It's All About the Price of Oil
Does Oil Price Speculation = Manipulation?
The US stock market could not have sent a clearer signal these past two days as to what it is obsessing on – the price of oil. For as important as the Fed’s actions are (with the same opinion being applied to the Financials and their prospective economically destructive write-downs and write-offs), the price of oil is numero uno in the mind of Mr. Market.
And in this regard, the debate rages over just what explains the high price of oil. For example, today Libya , in contemplating cutting production, joined Saudi Arabia in declaring that the physical demand for oil is being more than met by existing supply. Yet, free market ideologues continue to rant that it’s all about the physical supply/demand equation with references to the oil output crisis du jour be it Nigeria or questions re the true reserves in Saudi Arabia or impending hurricane season in the US or failure to build and update adequate refinery capacity or….well you get the picture.
The center of the oil price storm appears to rest with the battle between the US politicians and the free market ideologues. In this regard, it seems that both the politicians and the free market ideologues have got it partly right, but wrong in key aspects.
The politicians are right to focus on the speculators as they have tilted the supply/demand equation via speculative positions. Moreover, in a world where positions established cannot be determined (dark markets, OTC index and derivative related trading), it is anybody’s guess as to just how strong the demand is and to what end such demand is being established.
Where the US politicians have gotten wrong, however, is their implied (and often stated) conclusion that speculation = manipulation. In this regard, it is hard to support the view that speculation = manipulation if large asset managers (e.g. pension plans) move large sums of their investment capital into what they have come to accept as an attractive asset class – commodities. Moreover, it is hard to support the speculation = manipulation thesis when true speculators (versus large asset managers) piggyback on the speculative (not physical) supply/demand imbalance pushing prices higher. That is, of course, assuming that collusion is not occurring.
As for the free market ideologues, they are right to argue that markets tend to function best when regulation is minimized. Moreover, free market activities by speculators provide desirable liquidity, which reduces the cost of investing via smaller price spreads.
Where free market ideologues get wrong, however, is to argue that free markets are efficient markets. If anything behavioral finance has proven wrong is the unfettered markets = efficient markets thesis. In this regard, it is advisable to remember that not all speculators are price efficiency arbitrage operators. Many are momentum players joining the parade for the ride and tending to exacerbate an existing trend. Therefore, unfettered free markets influenced by large shifts of capital from major asset managers enhanced by momentum speculators allowed to establish undisclosed positions is rife for price exploitation.

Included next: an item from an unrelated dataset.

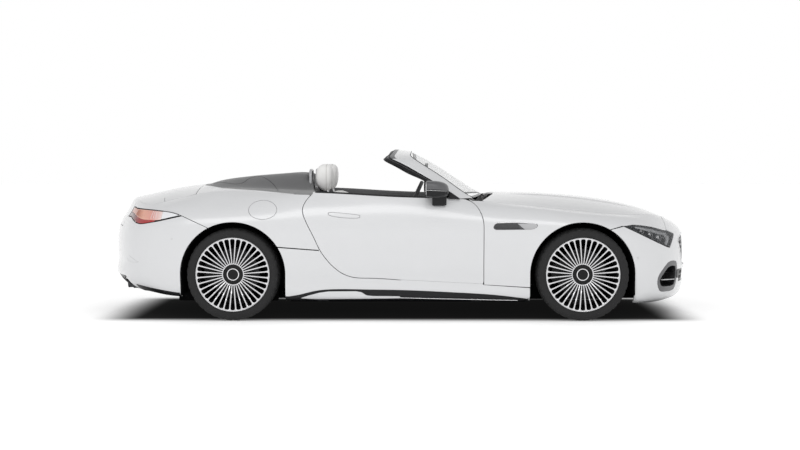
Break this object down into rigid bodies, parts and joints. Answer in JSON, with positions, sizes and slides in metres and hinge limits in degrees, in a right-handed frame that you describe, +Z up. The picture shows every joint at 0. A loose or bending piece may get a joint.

Investment Strategy Implications
When it comes to today's stock market, it’s all about the price of oil. The economic havoc due to soaring energy costs has many parallels to the destruction of the credit creation process and broken business models of financial services firms and their effect on economic growth. If the US politicians and various experts are correct, the price of oil will decline once both regulatory (CFTC) and legislative action (closing the Enron and London Loopholes) take effect.
On the other hand, if the free market ideologues are correct, then demand destruction is the sole path to end of the current oil price crisis. However, that path will produce broad economic pain (how does a global recession sound?) and, therefore, significant and more onerous regulatory and legislative action, made more likely in a US election year.
On this last point: Investors operating under the assumption that the Democrats in charge of the US Congress will operate in manner similar to the way the Republicans have acted for a dozen years are sorely mistaken. Should the free market ideologues prove correct, investors will learn the real meaning of the slogan “change”.